En mer de Chine méridionale, Pékin a bâti des installations militaires très bien défendues sur plusieurs îles dans une zone contestée, sans attendre un règlement quelconque des disputes avec les pays de la région. Un scénario que Wayne Eyre ne voudrait pas voir se répéter dans le Nord.

« Nous avons déjà des revendications territoriales maritimes concurrentes avec la Russie. Et avec le réchauffement de la région, qui devient davantage libre des glaces, nous devons éviter d’être mis devant un fait accompli : une situation où la Russie serait déjà présente et bien installée [sur un territoire revendiqué par le Canada] », poursuit-il.

« Notre capacité à projeter des capacités létales dans cette région deviendra de plus en plus importante », dit-il au sujet du Grand Nord.

PHOTO MARTIN TREMBLAY, ARCHIVES LA PRESSE

Des militaires canadiens en mission dans l’Arctique

Les ressources militaires et la capacité de les mobiliser au besoin permettent de « stopper ou décourager collectivement, avec nos alliés, l’aventurisme, l’expansionnisme et le retour à une gloire historique imaginée qu’a la Russie », croit le chef d’état-major sortant.

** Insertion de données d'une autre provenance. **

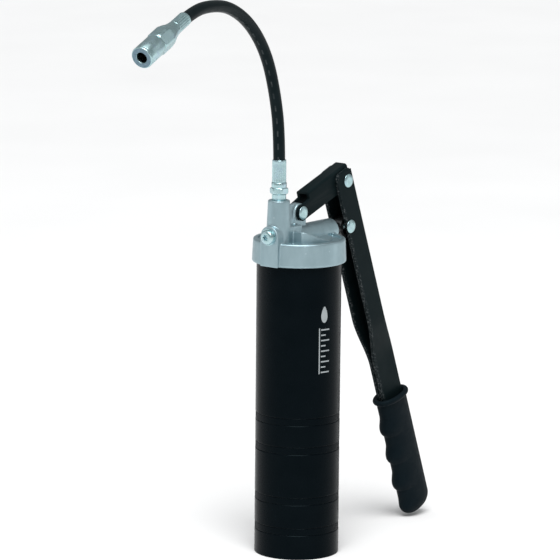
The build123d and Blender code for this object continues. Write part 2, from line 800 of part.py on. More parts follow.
hose_ferrule_upper = fluted_ferrule(coupler_plane(0), UPPER_FERRULE)
hose_ferrule_upper.part.label = "hose_ferrule_upper"
export_step(hose_ferrule_upper.part, "parts/hose_ferrule_upper.step")

# ---- Coupler ----

with BuildPart() as coupler_adapter:
    for start, end, radius in (
        (STEM_INSET, UPPER_FERRULE, STEM_R),
        (COUPLER_HEX_END, COUPLER_STEM_END, CAVITY_R),
    ):
        with BuildSketch(coupler_plane(start)):
            Circle(radius)
        extrude(amount=end - start)
    with BuildSketch(coupler_plane(UPPER_FERRULE)):
        Circle(CONE_R)
    with BuildSketch(coupler_plane(CONE_END)):
        Circle(COUPLER_R)
    loft()
    with BuildSketch(coupler_plane(CONE_END)):
        RegularPolygon(COUPLER_HEX_R, 6)
        Circle(COUPLER_ROUND_R, mode=Mode.INTERSECT)
    extrude(amount=COUPLER_HEX_END - CONE_END)
    with BuildSketch(coupler_plane(STEM_INSET)):
        Circle(PASSAGE_R)
    extrude(amount=COUPLER_STEM_END - STEM_INSET, mode=Mode.SUBTRACT)
coupler_adapter.part.label = "coupler_adapter"
export_step(coupler_adapter.part, "parts/coupler_adapter.step")

with BuildPart() as coupler_body:
    with BuildSketch(coupler_plane(COUPLER_HEX_END)):
        Circle(COUPLER_R)
    extrude(amount=COUPLER_END - COUPLER_HEX_END)
    chamfer(coupler_body.edges().sort_by(Axis(coupler_zero, coupler_axis))[-1], NOSE_CHAMFER)
    with BuildSketch(coupler_plane(COUPLER_HEX_END)):
        Circle(CAVITY_R)
    extrude(amount=COUPLER_END - NOSE_LENGTH - COUPLER_HEX_END, mode=Mode.SUBTRACT)
    with BuildSketch(coupler_plane(COUPLER_END - NOSE_LENGTH)):
        Circle(NOSE_R)
    extrude(amount=NOSE_LENGTH, mode=Mode.SUBTRACT)
coupler_body.part.label = "coupler_body"
export_step(coupler_body.part, "parts/coupler_body.step")

with BuildPart() as coupler_piston:
    with BuildSketch(coupler_plane(PISTON_START)):
        Circle(JAW_R)
        Circle(PASSAGE_R, mode=Mode.SUBTRACT)
    extrude(amount=JAW_START - PISTON_START)
coupler_piston.part.label = "coupler_piston"
export_step(coupler_piston.part, "parts/coupler_piston.step")

with BuildPart() as coupler_seal:
    with BuildSketch(coupler_plane(JAW_START)):
        Circle(JAW_BORE_R - NOSE_SEAL_GAP)
        Circle(PASSAGE_R, mode=Mode.SUBTRACT)
    extrude(amount=NOSE_SEAL_THICK)
coupler_seal.part.label = "coupler_seal"
export_step(coupler_seal.part, "parts/coupler_seal.step")

with BuildPart() as coupler_jaws:
    with BuildSketch(coupler_plane(JAW_START)):
        Circle(JAW_R)
        Circle(JAW_BORE_R, mode=Mode.SUBTRACT)
        with PolarLocations(0, JAWS):
            Rectangle(2 * JAW_R, JAW_SLOT, align=(Align.MIN, Align.CENTER), mode=Mode.SUBTRACT)
    extrude(amount=JAW_END - JAW_START)
coupler_jaws.part.label = "coupler_jaws"
export_step(coupler_jaws.part, "parts/coupler_jaws.step")

coupler_spring = coil(
    coupler_plane(COUPLER_STEM_END), PISTON_START - COUPLER_STEM_END, *COUPLER_SPRING
)
coupler_spring.part.label = "coupler_spring"
export_step(coupler_spring.part, "parts/coupler_spring.step")
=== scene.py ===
import json
import math

import bmesh
import bpy
from mathutils import Matrix, Vector

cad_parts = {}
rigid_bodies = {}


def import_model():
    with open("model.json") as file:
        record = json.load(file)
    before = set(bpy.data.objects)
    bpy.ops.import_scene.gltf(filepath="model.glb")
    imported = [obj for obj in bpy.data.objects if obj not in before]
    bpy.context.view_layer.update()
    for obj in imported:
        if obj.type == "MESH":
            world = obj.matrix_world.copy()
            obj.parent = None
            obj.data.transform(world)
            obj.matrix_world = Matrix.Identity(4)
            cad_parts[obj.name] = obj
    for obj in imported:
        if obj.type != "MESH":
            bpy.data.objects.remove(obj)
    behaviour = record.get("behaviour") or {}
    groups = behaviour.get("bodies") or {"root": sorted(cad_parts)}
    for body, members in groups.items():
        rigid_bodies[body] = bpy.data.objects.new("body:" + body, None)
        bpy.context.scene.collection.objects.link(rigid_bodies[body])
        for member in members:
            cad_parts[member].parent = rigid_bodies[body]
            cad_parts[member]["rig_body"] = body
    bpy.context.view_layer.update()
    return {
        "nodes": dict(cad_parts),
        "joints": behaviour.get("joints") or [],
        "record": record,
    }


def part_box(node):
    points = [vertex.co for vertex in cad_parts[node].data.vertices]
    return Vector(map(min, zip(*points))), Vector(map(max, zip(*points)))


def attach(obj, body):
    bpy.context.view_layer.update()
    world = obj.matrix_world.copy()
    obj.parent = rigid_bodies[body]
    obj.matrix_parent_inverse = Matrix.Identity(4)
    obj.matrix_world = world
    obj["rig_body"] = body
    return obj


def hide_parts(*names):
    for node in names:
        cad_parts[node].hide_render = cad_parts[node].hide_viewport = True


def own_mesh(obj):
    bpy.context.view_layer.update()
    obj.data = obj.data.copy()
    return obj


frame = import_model()

MM = 0.001
NODES = frame["nodes"]
JOINTS = {joint["name"]: joint for joint in frame["joints"]}

# ---- Places and sizes taken from the frame, in millimetres ----


def box_mm(node):
    """A CAD node's lowest and highest corners in millimetres."""
    low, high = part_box(node)
    return Vector(low) / MM, Vector(high) / MM


def joint_mm(name):
    """A hinge's point in millimetres."""
    return Vector(JOINTS[name]["pos_m"]) / MM


barrel_high = box_mm("grease_barrel")[1]
BARREL_R = barrel_high.x
BARREL_TOP = barrel_high.z
PIVOT_A = joint_mm("link_tilt")
PIVOT_B = joint_mm("lever_swing")
adapter_low, adapter_high = box_mm("outlet_adapter")
POST_X = (adapter_low.x + adapter_high.x) / 2
lower_low, lower_high = box_mm("hose_ferrule_lower")
FERRULE_BOTTOM = lower_low.z
FERRULE_TOP = lower_high.z
FERRULE_R = (lower_high.y - lower_low.y) / 2
plunger_pin_low, plunger_pin_high = box_mm("plunger_pin")
PIVOT_C = (plunger_pin_low + plunger_pin_high) / 2
RIVET_R = (plunger_pin_high.x - plunger_pin_low.x) / 2

# ---- Hose route: (reach from the post's axis, height), in metres, as in the CAD source ----

HOSE_R = 4.0
HOSE_TURN = math.radians(8.5)
HOSE_ROUTE = [
    (0.0, 0.2573),
    (0.0, 0.2858),
    (0.0060, 0.3138),
    (0.0180, 0.3422),
    (0.0395, 0.3644),
    (0.0656, 0.3774),
    (0.0890, 0.3807),
    (0.1125, 0.3792),
    (0.1340, 0.3710),
]
HOSE_INSERT = 12.0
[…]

« Nous allons coexister avec des pays qui nous sont opposés, mais nous devons le faire à partir d’une position de force », dit-il.

Des réunions sans le Canada

Or, les alliés du Canada, justement, ne cachent plus leur irritation face aux investissements d’Ottawa en défense, jugés trop bas. En mai, 23 sénateurs issus des deux principaux partis des États-Unis ont écrit au premier ministre Justin Trudeau pour se dire « profondément déçus » de la situation et de ses conséquences sur l’OTAN. Le Canada n’atteint toujours pas la cible d’investissements en défense équivalents à 2 % du PIB, l’objectif pour les membres de l’alliance militaire.

Récemment, la hiérarchie des Forces armées canadiennes a d’ailleurs réalisé que le Canada était parfois tenu à l’écart de certaines discussions entre alliés sur les questions militaires.

« C’est notre sentiment, qu’il y a des réunions qui se déroulent en coulisses et dont nous ne sommes pas nécessairement informés », reconnaît le général Eyre. Il souligne toutefois que c’est au gouvernement de décider quelle somme est allouée aux Forces armées canadiennes, pas à lui.

« Stratégiquement, est-ce que notre pays a le potentiel d’en faire plus ? Absolument ! », concède-t-il.

« Mais sur le plan militaire, mes collègues, dans les autres pays, adorent ce que nous amenons à la table. Ils apprécient beaucoup les compétences, l’expérience et la motivation des membres des Forces armées canadiennes. Nous sommes bons ! Nos membres sont très bons et il y a une demande constante pour davantage de nos troupes, davantage de navires, davantage d’avions, davantage de nos officiers », énumère-t-il.

Du travail à faire

Le soldat de carrière constate que la situation mondiale a bien changé depuis son entrée dans les Forces canadiennes. « Les menaces sont différentes. Sommes-nous prêts à y faire face ? C’est la question que je me pose tous les jours », dit-il.

En préparant son départ, il dit avoir eu des pensées admiratives pour le travail accompli par les troupes sur le terrain, notamment ces jeunes militaires qui continuent d’offrir de la formation aux soldats ukrainiens dont le pays combat l’invasion russe.

Mais une partie de ses pensées est aussi occupée par les défis auxquels l’état-major canadien continuera d’être confronté.

« Les demandes envers nous augmentent. Nous devons travailler à augmenter nos capacités et à être prêts à répondre. Nous avons du travail à faire sur ces deux aspects », dit-il.